Contra este par de medidas hay abundantes argumentos sociales y económicos. Pero sobre todo hay razones jurídicas: ambos proyectos de ley, más allá de los debates políticos, violan la Constitución y tratados de derechos humanos. El proyecto contra los maestros y los ahorristas en fondos privados es inconstitucional, por la sencilla razón de que el Estado no puede llevarse dinero que no le pertenece. Eso se llama confiscación, prohibida en los artículos 323 de la Constitución y 21.2 de la Convención Americana sobre Derechos Humanos. El proyecto contra los trabajadores de telecomunicaciones es inconstitucional por lesionar el principio de igualdad en su derecho laboral a percibir utilidades, puesto que los empleados son discriminados en función del sector donde trabajan, por una ley con dedicatoria que no guarda ningún parámetro general, lo cual viola los artículos 11 de la Carta Magna y 24 de la Convención Americana sobre Derechos Humanos.
Ahora bien, si ambos proyectos son evidentemente ilícitos y amenazan los derechos de cientos de miles de ciudadanos, ¿entonces por qué nadie habla de acudir a la justicia?
Todos sabemos la respuesta: porque no serviría para nada. Hace poco se ha publicado un informe, redactado por Luis Pásara con el auspicio de organizaciones internacionales, sobre la falta de independencia judicial en el país. Como era previsible, la respuesta del gobierno ha sido desacreditar a Pásara: matar al mensajero. La realidad, sin embargo, es que no hace falta ningún experto para probar que en Ecuador no tenemos justicia independiente. De eso ya se han encargado numerosos espectáculos judiciales: el proceso penal contra El Universo, la sanción económica a los autores de El Gran Hermano por los contratos de Fabricio Correa, la condena a Cléver Jiménez, Fernando Villavicencio y Carlos Figueroa violando la inmunidad parlamentaria, entre muchos otros casos en los que jueces y fiscales se alinean contra objetivos políticos públicamente anunciados desde las sabatinas. A ello se suma que el Consejo de la Judicatura —que nombra, sanciona y destituye a todos los jueces del país— está integrado por hombres cercanos al Ejecutivo, al punto de que lo preside el ex secretario personal de Rafael Correa. En un país donde ni siquiera se guardan las apariencias, el informe Pásara retumba como la ingenua voz que, ante la silenciosa mirada del pueblo, anuncia que el rey camina desnudo.

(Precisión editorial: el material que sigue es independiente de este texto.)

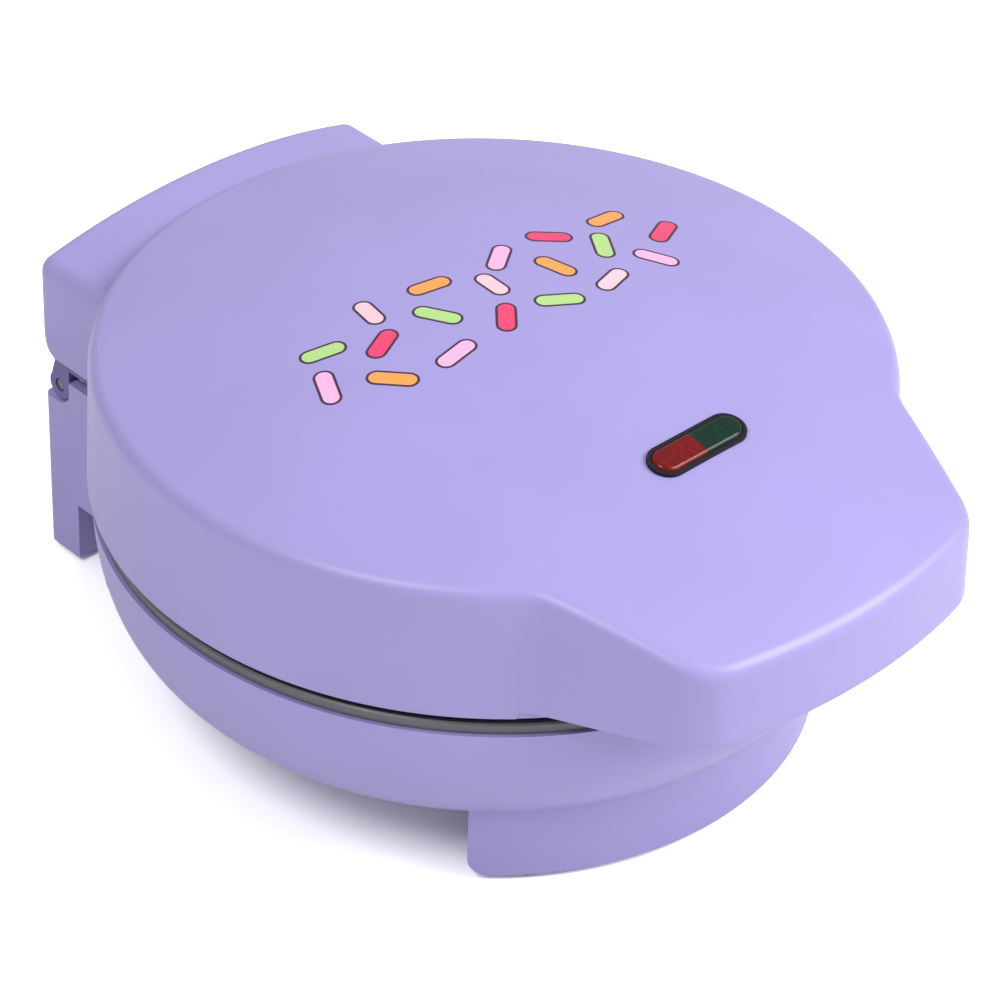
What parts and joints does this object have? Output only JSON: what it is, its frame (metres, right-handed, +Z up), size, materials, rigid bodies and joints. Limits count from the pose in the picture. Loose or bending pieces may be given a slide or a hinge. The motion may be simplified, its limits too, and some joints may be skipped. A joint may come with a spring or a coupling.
{
  "type": "cake pop maker",
  "caption": "Round countertop cake pop maker: domed hinged lid with front handle and indicator light, cupped baking plates, curved front foot and rear legs.",
  "frame": {"origin": "middle of the whole cooker's box, on the surface it stands on", "axes": "+Z up, -Y towards the handle, +Y towards the hinge, +X to the right seen from the handle"},
  "size_m": [0.2226, 0.2661, 0.1246],
  "materials": {
    "housing": "satin lilac moulded plastic",
    "underside": "moulded lilac plastic",
    "feet": "matt",
    "plates": "dark non-stick coating on cast aluminium",
    "element": "heat-dulled steel sheath",
    "sheet": "mill",
    "screws": "zinc plated",
    "pins": "ground",
    "arms": "dark glass-filled plastic",
    "ceramic_body": "unglazed",
    "dark_plastic": "fine matt",
    "red_lens": "clear polished",
    "green_lens": "clear polished",
    "lamp_glass": "clear"
  },
  "bodies": {
    "base": {"base_shell": "housing", "base_cover": "underside", "base_cover_screws": "screws", "rubber_feet": "feet", "lower_plate": "plates", "lower_plate_screws": "screws", "lower_heating_element": "element", "lower_heat_shield": "sheet", "lower_shield_bolts": "screws", "thermostat": "ceramic_body", "thermal_fuse": "element", "terminal_block": "dark_plastic", "cord_gland": "dark_plastic", "hinge_pins": "pins"},
    "lid": {"lid_shell": "housing", "handle_cover": "housing", "handle_cover_screws": "screws", "hinge_arms": "arms", "hinge_arm_screws": "screws", "upper_plate": "plates", "upper_plate_screws": "screws", "upper_heating_element": "element", "upper_heat_shield": "sheet", "upper_shield_bolts": "screws", "indicator_bezel": "dark_plastic", "indicator_lens_red": "red_lens", "indicator_lens_green": "green_lens", "indicator_lamps": "lamp_glass", "lamp_holder": "dark_plastic"}
  },
  "joints": [
    {"name": "lid_hinge", "type": "hinge", "parent": "base", "child": "lid", "pos_m": [0, 0.1259, 0.0595], "axis": [-1, 0, 0], "range_deg": [0, 100]}
  ]
}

Hasta ahora, la autoproclamada “metida de mano” a la justicia ha apuntado, en su mayoría, a políticos, activistas sociales, comunicadores y uno que otro gran empresario. Se trata de casos usualmente ajenos a la cotidianeidad de la calle, con poco impacto popular. Así, con un costo político relativamente bajo, han logrado que demos por sentado que, en la práctica, no existe ningún mecanismo eficaz contra la violación de derechos desde el poder.

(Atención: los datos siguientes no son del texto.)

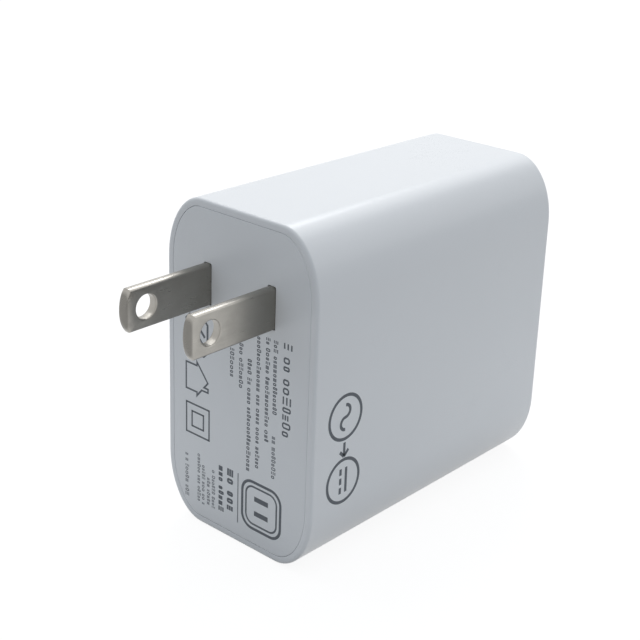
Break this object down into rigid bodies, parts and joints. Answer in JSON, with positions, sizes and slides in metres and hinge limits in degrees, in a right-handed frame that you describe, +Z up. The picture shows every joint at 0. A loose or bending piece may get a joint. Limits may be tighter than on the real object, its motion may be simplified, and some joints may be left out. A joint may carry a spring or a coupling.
{
  "type": "laptop power adapter",
  "caption": "Compact wall power adapter for a laptop: rounded upright housing, fixed flat blades on the plug face and a USB-C outlet socket on the opposite end.",
  "frame": {"origin": "on the plug face, midway between the middles of the two blades where they leave it", "axes": "+Z up as it stands on its narrow side, -Y out of the plug face towards the wall, +X across the two blades"},
  "size_m": [0.0298, 0.0724, 0.0521],
  "materials": {
    "housing_white": "smooth satin moulded white polycarbonate",
    "blade_nickel": "nickel-plated brass, drawn and tumbled",
    "nylon_grey": "moulded glass-filled nylon",
    "nylon_black": "moulded black nylon",
    "spring_brass": "stamped strip",
    "film": "translucent polyester film",
    "spreader_metal": "folded copper sheet",
    "circuit_board": "solder mask over glass-epoxy",
    "component_brown": "moulded",
    "coated_blue": "dipped epoxy coating",
    "coated_black": "dipped epoxy coating",
    "ferrite": "sintered ferrite",
    "copper_wire": "enamelled copper wire",
    "capacitor_yellow": "moulded box",
    "chip_black": "moulded epoxy",
    "capacitor_sleeve": "shrunk sleeve",
    "tape_yellow": "polyester tape",
    "capacitor_can": "bare drawn can",
    "chip_white": "moulded epoxy",
    "chip_tan": "fired ceramic",
    "thermal_pad": "soft filled silicone",
    "socket_steel": "drawn stainless shell",
    "contact_gold": "gold-plated pads"
  },
  "bodies": {
    "root": {"housing_shell": "housing_white", "plug_cover": "housing_white", "blade_left": "blade_nickel", "blade_right": "blade_nickel", "blade_retainer": "nylon_grey", "contact_spring_left": "spring_brass", "contact_spring_right": "spring_brass", "insulating_film": "film", "heat_spreader": "spreader_metal", "main_board": "circuit_board", "fuse": "component_brown", "varistor": "coated_blue", "thermistor": "coated_black", "choke_base": "nylon_black", "choke_core": "ferrite", "choke_winding_live": "copper_wire", "choke_winding_neutral": "copper_wire", "x_capacitor": "capacitor_yellow", "bridge_rectifier": "chip_black", "bulk_capacitor_front": "capacitor_sleeve", "bulk_capacitor_back": "capacitor_sleeve", "insulating_barrier": "film", "transformer_bobbin": "nylon_black", "transformer_winding": "copper_wire", "transformer_tape": "tape_yellow", "transformer_core_lower": "ferrite", "transformer_core_upper": "ferrite", "y_capacitor": "coated_blue", "output_capacitor_front": "capacitor_can", "output_capacitor_back": "capacitor_can", "power_switch": "chip_black", "power_controller": "chip_black", "optocoupler": "chip_white", "sync_rectifier": "chip_black", "chip_parts": "chip_tan", "thermal_pad_input": "thermal_pad", "thermal_pad_output": "thermal_pad", "port_board": "circuit_board", "port_controller": "chip_black", "usb_c_shell": "socket_steel", "usb_c_tongue": "nylon_black", "usb_c_contacts": "contact_gold"}
  },
  "joints": []
}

Pero eso no es normal. Y no puede dejar de indignarnos. No es normal que, ante la confiscación de cientos de millones de dólares ahorrados por maestros, servidores públicos y otros trabajadores, o ante la discriminación contra miles de empleados de telefónicas inocentes por la actividad de su empleador, la única salida hoy sea pedir reuniones al presidente para ver si cambia de opinión. Aquí la ciudadanía no mendiga dádivas ni concesiones, sino que merece el respeto a sus derechos humanos tutelados en la Constitución. ¿Por qué el derecho a que el Estado no confisque ahorros de los maestros depende de una exposición de Juan José Castelló al presidente? ¿Por qué el derecho de un empleado de Claro o Movistar a recibir utilidades sin discriminación está condicionado al humor de un mandatario, que en vez de atacar a la clase media, bien podría bajar tarifas telefónicas para disminuir las ganancias exorbitantes de las multinacionales?

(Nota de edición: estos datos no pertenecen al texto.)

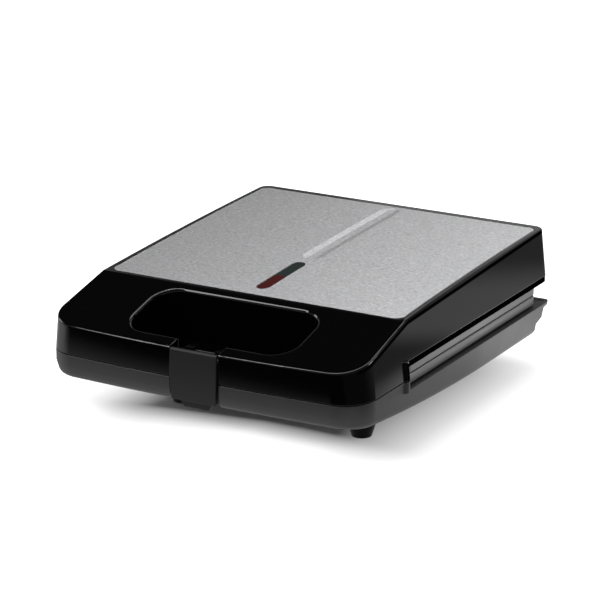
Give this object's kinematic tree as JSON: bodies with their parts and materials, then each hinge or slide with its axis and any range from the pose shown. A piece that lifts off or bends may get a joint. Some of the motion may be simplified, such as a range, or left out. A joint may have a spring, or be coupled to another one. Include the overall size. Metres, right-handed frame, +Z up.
{
  "type": "clamshell toasted-sandwich maker",
  "caption": "Clamshell sandwich toaster in black plastic with a brushed steel lid panel, a handle opening, a front latch and hinged cooking plates.",
  "frame": {"origin": "on the table, under the middle of the closed appliance's bounding box", "axes": "+Z up, -Y towards the handle and latch, +Y towards the hinges, +X to the right seen from the front"},
  "size_m": [0.2468, 0.298, 0.1049],
  "materials": {
    "gloss_black": "high gloss black moulding",
    "satin_black": "satin black moulding",
    "brushed_panel": "fine grain from side to side",
    "cast_plate": "cast, with a dull grey coating",
    "red_lens": "clear dark red",
    "green_lens": "clear dark green",
    "latch_black": "matte black moulding",
    "foot_black": "gloss black moulding",
    "foot_rubber": "matte",
    "heater_sheath": "dark, heat-tinted",
    "shield_sheet": "plain tinned sheet",
    "zinc_screw": "zinc plated",
    "pin_steel": "plain turned",
    "lamp_glass": "clear",
    "white_holder": "natural moulding",
    "switch_body": "unglazed",
    "clip_sheet": "plain sheet",
    "lead_sleeve": "heat-proof silicone sleeve",
    "block_ceramic": "unglazed",
    "brass_screw": "plain",
    "gland_black": "matte"
  },
  "bodies": {
    "base": {"lower_housing": "satin_black", "lower_handle_covers": "satin_black", "lower_cooking_plate": "cast_plate", "lower_heating_element": "heater_sheath", "lower_heat_shield": "shield_sheet", "lower_plate_screws": "zinc_screw", "thermostat": "switch_body", "thermostat_clamp": "clip_sheet", "thermostat_clamp_screw": "zinc_screw", "lower_earth_screw": "zinc_screw", "lower_leads": "lead_sleeve", "terminal_block": "block_ceramic", "terminal_screws": "brass_screw", "cord_gland": "gland_black", "left_hinge_pin": "pin_steel", "right_hinge_pin": "pin_steel", "foot_screws": "zinc_screw", "foot_pads": "foot_rubber", "front_left_foot": "foot_black", "front_right_foot": "foot_black", "rear_left_foot": "foot_black", "rear_right_foot": "foot_black"},
    "lid": {"upper_housing": "gloss_black", "steel_top_panel": "brushed_panel", "power_lens": "red_lens", "ready_lens": "green_lens", "lamp_holder": "white_holder", "indicator_lamps": "lamp_glass", "upper_handle_covers": "satin_black", "upper_cooking_plate": "cast_plate", "upper_heating_element": "heater_sheath", "upper_heat_shield": "shield_sheet", "upper_plate_screws": "zinc_screw", "thermal_fuse": "switch_body", "fuse_clip": "clip_sheet", "fuse_clip_screw": "zinc_screw", "upper_earth_screw": "zinc_screw", "upper_leads": "lead_sleeve", "latch_pin": "pin_steel"},
    "latch": {"latch": "latch_black"}
  },
  "joints": [
    {"name": "lid_hinge", "type": "hinge", "parent": "base", "child": "lid", "pos_m": [0, 0.14455, 0.058], "axis": [-1, 0, 0], "range_deg": [0, 100]},
    {"name": "latch_pivot", "type": "hinge", "parent": "lid", "child": "latch", "pos_m": [0, -0.14145, 0.0723], "axis": [-1, 0, 0], "range_deg": [0, 40]}
  ]
}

Si viviéramos en una democracia normal, todos estaríamos tranquilos: la vía para impedir estos abusos sería acudir ante una justicia independiente. En una democracia constitucional, tendríamos la absoluta seguridad de que cualquier juez autónomo y honrado impediría la confiscación de ahorros privados o la discriminación en el reparto de utilidades. Pero eso no ocurre en Ecuador, porque no tenemos jueces imparciales ni, por tanto, auténtica democracia. Estos casos hoy demuestran que las víctimas de una justicia sometida al poder político no solo son periodistas o militantes de la izquierda, sino cientos de miles de ciudadanos de a pie, indefensos contra un Estado que no duda en lesionar derechos para financiar la cosa pública. Y confirman que, ante la arbitrariedad y la injusticia, las garantías de la Constitución quedan subordinadas al cabildeo, la plegaria y la benevolencia de un sola persona en el poder.